The birds actively change its diets to fit the foraging site of a particular season. The main vegetation types which characterized to foraging areas of the buzzards varied over the course of the breeding season from paddy fields to levees and grass-arable fields, and eventually to wooded areas. Along with this shift, the main prey of the buzzards changes from frogs to insects. In paddy fields, frogs and small mammals are frequently captured. A variety of prey including frogs, small mammals, lizards, snakes and insects were taken at levees and grass-arable fields. Insects and frogs were captured in woodland areas.

===Breeding===
During the breeding season the grey faced buzzard builds a small stick nest placed in a tree. The tree most of the time being a Japanese tree. In China, nests were typically located in dense coniferous or broad-leafed forest patches with thick shrubs, steep slopes, and a northerly slope aspect. The nest is lined with grass and leaves. Clutch size is 3-4 white eggs with rusty or reddish-brown spots. They breed in eastern China, eastern Russia, Japan, and in winter mainly in Indochina, Malaysia and the Philippines.

The same nest is sometimes used every year until the need of reconstruction arises. Females mostly incubate eggs and nestlings. Males relieve females briefly a few times a day. Eggs hatch from late May to early June about a month after they were laid. Nestlings fledge from late June to early July about 35 days after hatching. Fledglings are fed by the parent birds around the nest for about two weeks, and then become independent, starting to move a long distance.

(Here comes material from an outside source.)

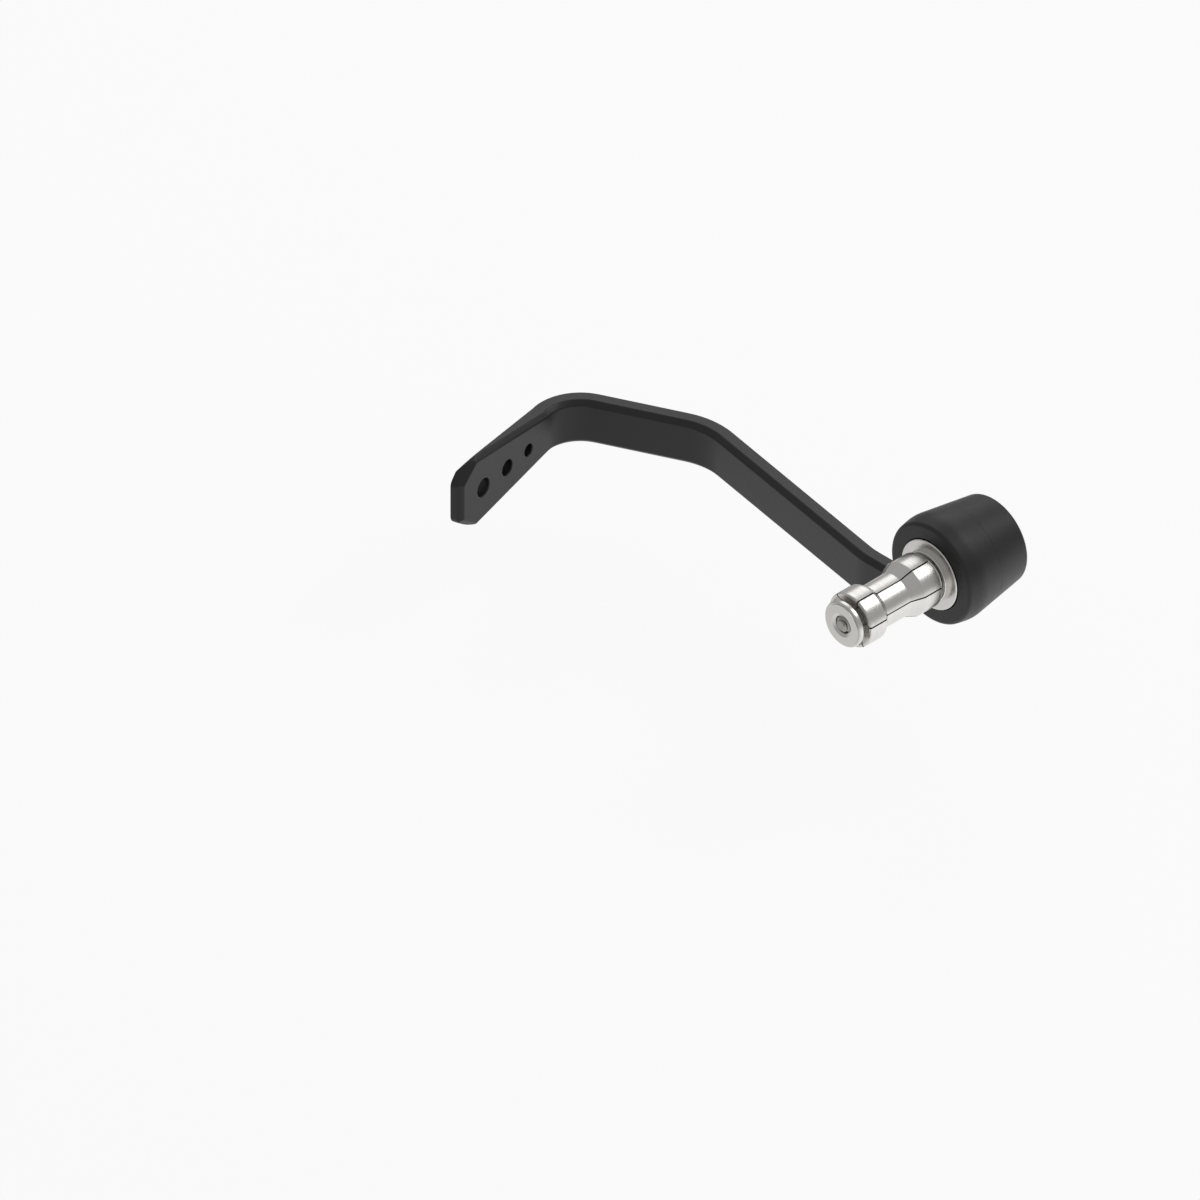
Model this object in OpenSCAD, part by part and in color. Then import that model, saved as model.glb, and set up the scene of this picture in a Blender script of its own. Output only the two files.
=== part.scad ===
// Lever guard for the right-hand end of a motorcycle handlebar.
// Origin: on the bolt axis, in the face that seats on the end of the handlebar tube.
// +X points outboard along the handlebar, +Y forward and +Z up.

/* [Bobbin] */
// Distance from the seat face to the outer face of the bobbin
bobbin_outer_x = 28; // [26:0.5:32]
// Distance from the seat face to the inner face of the bobbin
bobbin_inner_x = 0.6; // [0.3:0.1:1.2]
// Distance from the outer face to the girth seam
seam_depth = 13.4; // [12:0.2:14.5]
// Largest radius, at the belly
belly_r = 17.93; // [17:0.1:20]
// Distance of the belly from the seat face
belly_x = 6.1; // [5:0.1:7]
// Radius where the flank meets the outer face
outer_end_r = 14.75; // [14.5:0.05:16]
// Radius where the flank meets the inner face
inner_end_r = 16.95; // [16:0.05:17.5]
// Rounding of the belly
belly_round = 12; // [6:1:16]
// Rounding of the outer rim
outer_rim_round = 1.3; // [0.6:0.1:1.6]
// Rounding of the inner rim
inner_rim_round = 1.3; // [0.6:0.1:1.6]

/* [Blade] */
// Height of the bar
blade_h = 15.6; // [14:0.1:17]
// Thickness of the bar
blade_t = 8.15; // [7.5:0.05:9.5]
// Width of the outer edges' bevels, across the bar
outer_bevel = 2.9; // [2.3:0.1:3.4]
// Height of the outer edges' bevels
outer_bevel_h = 4.15; // [3:0.05:4.6]
// Bevel of the inner edges
inner_bevel = 1.5; // [0.6:0.1:1.8]
// Distance of the bar's outer flat from the seat face, at its root
root_x = 16.3; // [16:0.1:17.5]
// Drop of the bar's mid-plane below the bolt axis
blade_drop = 23.35; // [22:0.05:26]
// Distance in front of the bolt axis where the arm turns level
arm_end_y = 26.6; // [23:0.1:28]
// Distance in front of the bolt axis of the first corner
first_corner_y = 37; // [34:0.1:44]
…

==Relationship to humans==
Historically, the greatest threat to the grey-faced buzzard in Taiwan has been the uncontrolled hunting of the species in the Baguashan and Hengchun Peninsula areas. Hunting and trapping of grey-faced buzzard in the Baguashan and Hengchun Peninsula areas has gone on for Generations. The Wild Bird Society of Japan and other concerned organizations successfully brought about legislation in Japan that effectively put an end to the importation of raptor skins and the demand for Taiwan grey faced buzzard skins faded.

==Conservation status==
Grey-faced buzzards were designated as a "Vulnerable" species in December 2006 in Japan. Few concrete protective measures have been taken, however, partly because about 90% of the breeding grounds are privately owned and 75% are not legally protected for wildlife. A basic plan for "Creating a wood Grey-faced buzzards can live" by Toyota City of Aichi Pref. is remarkable. In the Toyota natural Observation Woods, which contain a Satoyama Landscape with Yatsuda, Toyota City has taken the initiative in creating the habitat of frogs grey-faced buzzards prey on and maintaining their foraging grounds by weeding and water management of private fallow rice fields. The conservation of birds of prey with large home range, such as grey-faced buzzards would be promoted by the active involvement of local and regional governments in maintaining an entire local ecosystem including private land in various regions of Japan.